Solingen Vom Kontorbuch zum Kunstbuch

Solingen · Gleich zwei Ausstellungen widmen sich retrospektiv dem Werk der Künstlerin Susanne Kessler. Das Kunstmuseum zeigt zwei 1983 in Solingen entstandene Künstlerbücher, die Düsseldorfer Galerie Janzen frühe Bilder aus London.

"Das Gelbe und das Blaue Buch" nennt sich eine kleine Präsentation von Susanne Kessler, die bis zum 16. März im Eingangsfoyer des Kunstmuseums zu sehen ist. Entstanden sind die beiden Künstlerbücher vor 30 Jahren. "Während einer einjährigen ,Verschnaufpause' in Solingen, zwischen aufregenden Arbeitsaufenthalten und Stipendien an Orten wie Rom, London und Paris", erinnert sich Kessler. Die Bücher wären ganz im Stillen und Verborgenen entstanden, erzählt die heute in Rom und Berlin lebende Künstlerin.

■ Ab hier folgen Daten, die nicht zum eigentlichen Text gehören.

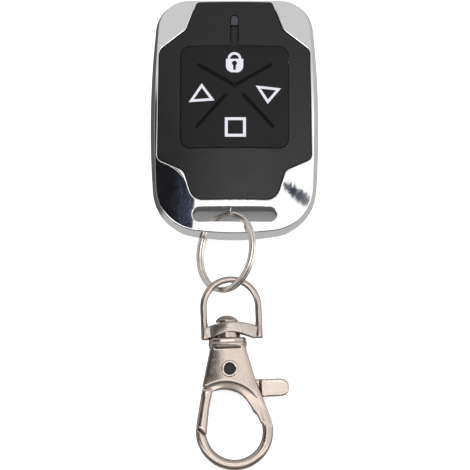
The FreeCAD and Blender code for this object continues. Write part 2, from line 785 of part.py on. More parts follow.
def back_cover():
    """The flat black back: a stepped plate, a rim inside the frame, screw bosses and the battery's cradle."""
    end = S.cavity_end + S.tongue_wall
    plate = bay("cover_plate", foot_inset + S.cover_step, end - S.cover_end_gap, S.cavity_corner_radius,
                "0", "frame_base")
    plate = round_edges("cover_edge", plate, S.cover_edge_chamfer, lambda e: e.BoundBox.ZMax < NEAR,
                        chamfer=True)
    inset = cavity_inset + S.cover_clearance
    stop = S.cavity_end - S.cover_clearance
    corner = S.cavity_corner_radius - S.cover_clearance
    floor = bay("cover_floor", inset, stop, corner, "frame_base", "cover_thickness + cover_rim_height")
    hollow = bay("cover_hollow", inset + S.cover_rim, stop - S.cover_rim, corner - S.cover_rim,
                 "cover_thickness", ABOVE)
    tray = cut("cover_tray", join("cover_block", [plate, floor]), hollow)
    bosses = [rod(f"boss_{place}", "boss_radius", "cover_thickness / 2", "board_base", x, y)
              for place, (x, y) in SCREWS.items()]
    whole = join("cover_with_bosses", [tray] + bosses)
    cradle = rod("battery_cradle", "battery_radius + battery_clearance",
                 "-body_width / 2", "body_width / 2", "battery_y", "battery_height", along="X")
    cradle = common("cradle_limits", [cradle, block("cradle_span", ("-body_width", "body_width"),
                    ("-cavity_end", "0"), ("0", "battery_height"))])
    half = "(contact_width / 2 + battery_clearance)"
    contact_room = block("contact_room", ("-body_width", "body_width"),
                         (f"battery_y - {half}", f"battery_y + {half}"),
                         (f"battery_height - {half}", "battery_height"))
    ways = []
    for place, (x, y) in SCREWS.items():
        ways.append(rod(f"way_{place}", "screw_radius + screw_way", "-1", ABOVE, x, y))
        ways.append(rod(f"head_way_{place}", "screw_head_radius + screw_way", "-1",
                        "screw_head_sink + screw_head_height", x, y))
    return keep("back_cover", cut("cover_cut", whole, cradle, contact_room, join("screw_ways", ways)))


def case_screws():
    """Four pan-head screws from the back, through bosses and board into the shell's posts."""
    screws = []
    for place, (x, y) in SCREWS.items():
        base = "screw_head_sink"
        head = rod(f"head_{place}", "screw_head_radius", base, f"{base} + screw_head_height", x, y)
        shank = rod(f"shank_{place}", "screw_radius", f"{base} + screw_head_height / 2",
                    SCREW_END, x, y)
        screw = join(f"screw_{place}", [head, shank])
        slots = [block(f"drive_{n}_{place}", (f"{x} - {a}", f"{x} + {a}"), (f"{y} - {b}", f"{y} + {b}"),
                       (f"{base} - 1", f"{base} + screw_head_height / 2"))
                 for n, (a, b) in enumerate((("screw_radius", "screw_radius / 5"), ("screw_radius / 5", "screw_radius")))]
        screws.append(cut(f"screw_cut_{place}", screw, join(f"drive_{place}", slots)))
    group = doc.addObject("Part::Compound", "screws")
    group.Links = screws
    return keep("case_screws", group)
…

Ihr Atelier hatte sie damals im alten Gräfrather Kloster, dem heutigen Deutschen Klingenmuseum. "Hier stellte ich die Weichen für mein zukünftiges Schaffen."

Nach Abschluss ihres Studiums am Royal College of Art in London, war die Künstlerin 1983 in die Klingenstadt gezogen. Aus einem Solinger Firmennachlass erhielt Kessler zwei große Kontorbücher. "Als ich die Bücher in Händen hielt, überfiel mich ein Schauer, als ich die Daten der ordentlich eingetragenen Listen von Namen, Orten und Einnahmen las. Sie waren aus den Jahren 1935 und 1937/38." Das Lesen der Namenslisten führte Kessler zurück in die finsteren Jahre Deutschlands: "Sie erinnerten mich auch an die sorgfältig geführten Listen der Konzentrationslager".

Kessler entschied, die Kontorbücher "reinzuwaschen" durch das Anmalen gegen die schwere, bleierne Vergangenheit und Bürde. "Ich habe befreiend reinigende Blautöne über die Dateien und feinsäuberliche Tintenhandschrift in Sütterlin fließen lassen", beschreibt die Künstlerin ihre damalige Vorgehensweise. So entstand das Blaue Buch der "Nachtgesänge" voller "visueller melancholischer Melodien, um zu überwinden". Die Bemalungen im Gelben Buch, das den Titel "Und schon wieder habe ich etwas unter der Sonne beobachtet" trägt, handeln dagegen "von der Dualität der menschlichen Existenz und der Naturgewalt, dem Gegeneinander-Arbeiten und Sich-Wieder-Vereinigen". Im Rückblick betrachtet finden sich in den beiden Malbüchern bereits viele Hinweise auf die anstehende Entwicklung Kesslers, die kurze Zeit nach deren Fertigstellung den Schritt weg von der klassischen Malerei auf Leinwand und Papier, hin zu raumgreifenden Konstruktionen vollziehen sollte. "Die Magie und Energie der Bücher beflügelten mich noch im gleichen Jahr, zwei Leinwandbahnen von der Wand zu lösen und bewegt in die Höhe fliegen zu lassen", so Kessler. "Die schwebenden Leinwände übernehmen die Dualität der Bücher, deren Zweiseitigkeit und führen die Malerei in den Raum".

Präsentiert werden die Malbücher Kesslers im Kunstmuseum in zwei Vitrinen. Trotzdem ist es für den Betrachter möglich, durch die 200 Doppelseiten der Kontor-Bücher zu blättern — allerdings nur virtuell in Form von Abbildungen der Seiten auf einem kleinen Monitor.